** begin Extracted entries **
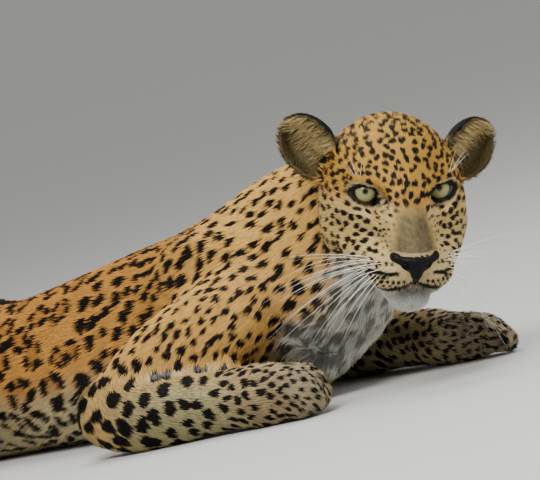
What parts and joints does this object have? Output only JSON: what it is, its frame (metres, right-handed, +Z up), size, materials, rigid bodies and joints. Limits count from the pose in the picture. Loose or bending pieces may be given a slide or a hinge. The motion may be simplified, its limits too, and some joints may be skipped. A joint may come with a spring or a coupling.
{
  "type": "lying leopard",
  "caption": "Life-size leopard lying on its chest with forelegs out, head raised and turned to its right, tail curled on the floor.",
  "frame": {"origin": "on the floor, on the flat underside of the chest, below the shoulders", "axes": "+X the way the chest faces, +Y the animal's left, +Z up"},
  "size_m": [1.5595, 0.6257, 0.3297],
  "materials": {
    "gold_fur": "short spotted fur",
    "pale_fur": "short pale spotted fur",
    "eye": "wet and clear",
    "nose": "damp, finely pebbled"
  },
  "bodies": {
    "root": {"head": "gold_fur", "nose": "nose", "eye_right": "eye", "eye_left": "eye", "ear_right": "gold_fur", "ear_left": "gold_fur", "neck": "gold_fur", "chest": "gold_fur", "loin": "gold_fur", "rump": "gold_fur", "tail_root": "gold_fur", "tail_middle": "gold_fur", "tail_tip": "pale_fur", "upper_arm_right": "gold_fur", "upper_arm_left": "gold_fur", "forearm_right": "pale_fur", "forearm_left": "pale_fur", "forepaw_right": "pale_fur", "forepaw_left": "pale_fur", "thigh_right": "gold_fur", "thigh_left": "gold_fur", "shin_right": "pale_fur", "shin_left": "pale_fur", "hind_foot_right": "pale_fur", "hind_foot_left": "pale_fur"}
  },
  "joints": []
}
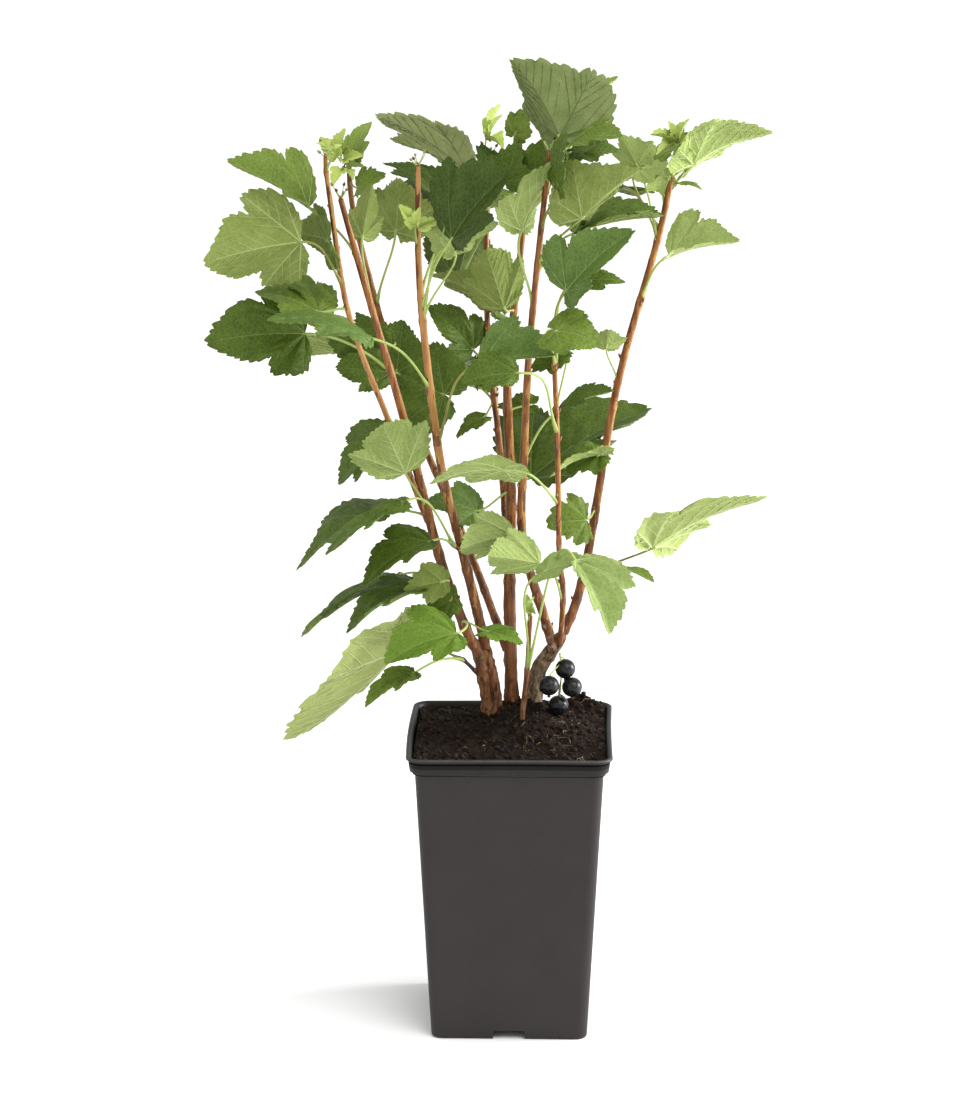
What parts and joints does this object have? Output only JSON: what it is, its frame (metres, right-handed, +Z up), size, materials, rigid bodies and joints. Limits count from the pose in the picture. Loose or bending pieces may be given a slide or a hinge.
** end Extracted entries **
**Written request**
Take the listing above and write it out again exactly.

**Complete response**
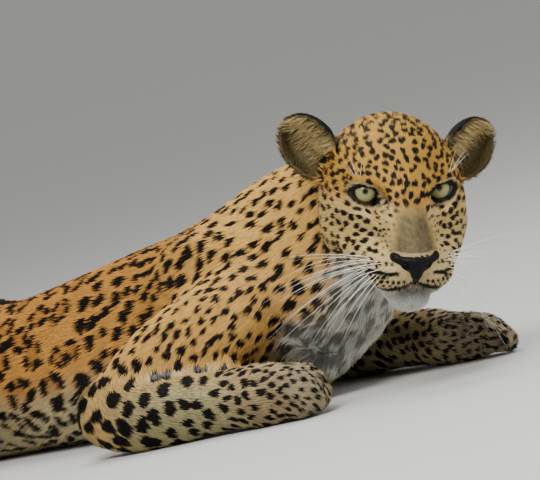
What parts and joints does this object have? Output only JSON: what it is, its frame (metres, right-handed, +Z up), size, materials, rigid bodies and joints. Limits count from the pose in the picture. Loose or bending pieces may be given a slide or a hinge. The motion may be simplified, its limits too, and some joints may be skipped. A joint may come with a spring or a coupling.
{
  "type": "lying leopard",
  "caption": "Life-size leopard lying on its chest with forelegs out, head raised and turned to its right, tail curled on the floor.",
  "frame": {"origin": "on the floor, on the flat underside of the chest, below the shoulders", "axes": "+X the way the chest faces, +Y the animal's left, +Z up"},
  "size_m": [1.5595, 0.6257, 0.3297],
  "materials": {
    "gold_fur": "short spotted fur",
    "pale_fur": "short pale spotted fur",
    "eye": "wet and clear",
    "nose": "damp, finely pebbled"
  },
  "bodies": {
    "root": {"head": "gold_fur", "nose": "nose", "eye_right": "eye", "eye_left": "eye", "ear_right": "gold_fur", "ear_left": "gold_fur", "neck": "gold_fur", "chest": "gold_fur", "loin": "gold_fur", "rump": "gold_fur", "tail_root": "gold_fur", "tail_middle": "gold_fur", "tail_tip": "pale_fur", "upper_arm_right": "gold_fur", "upper_arm_left": "gold_fur", "forearm_right": "pale_fur", "forearm_left": "pale_fur", "forepaw_right": "pale_fur", "forepaw_left": "pale_fur", "thigh_right": "gold_fur", "thigh_left": "gold_fur", "shin_right": "pale_fur", "shin_left": "pale_fur", "hind_foot_right": "pale_fur", "hind_foot_left": "pale_fur"}
  },
  "joints": []
}
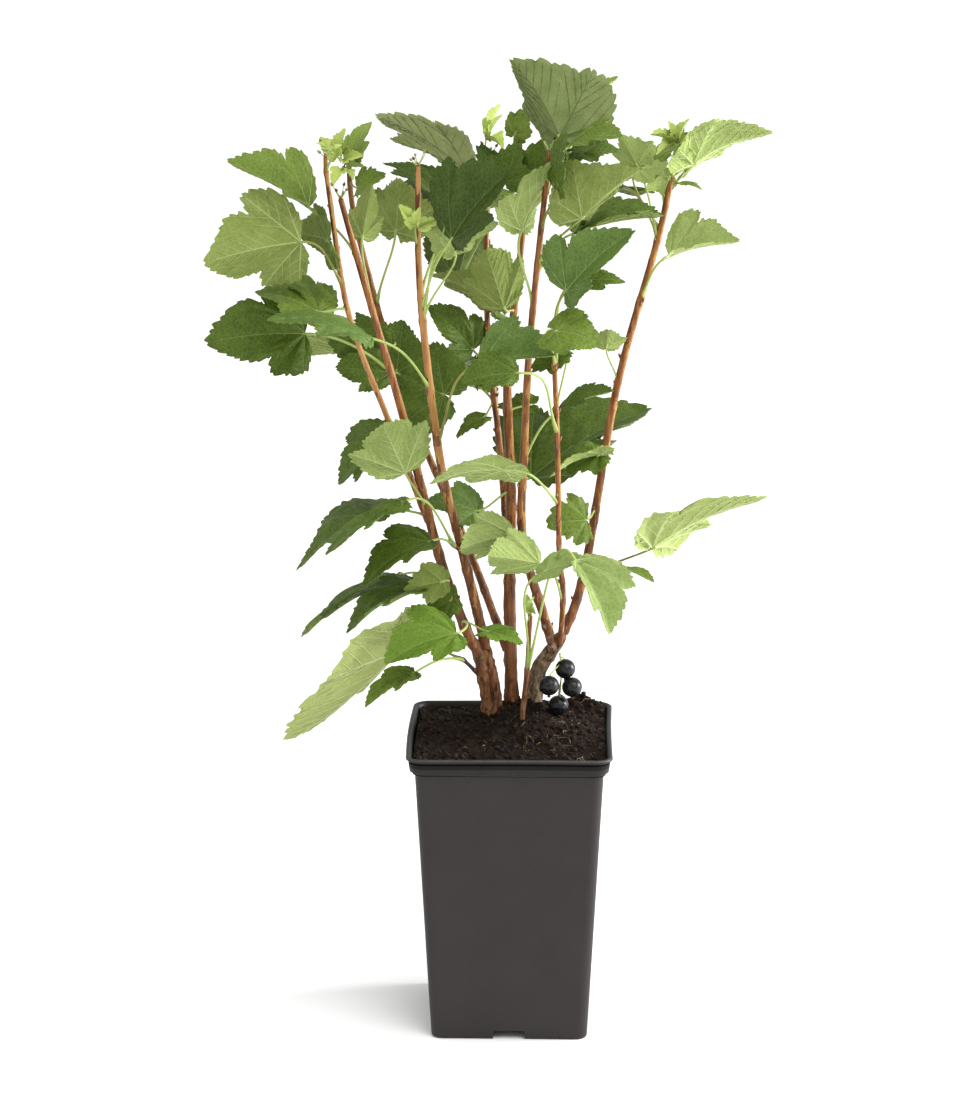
What parts and joints does this object have? Output only JSON: what it is, its frame (metres, right-handed, +Z up), size, materials, rigid bodies and joints. Limits count from the pose in the picture. Loose or bending pieces may be given a slide or a hinge.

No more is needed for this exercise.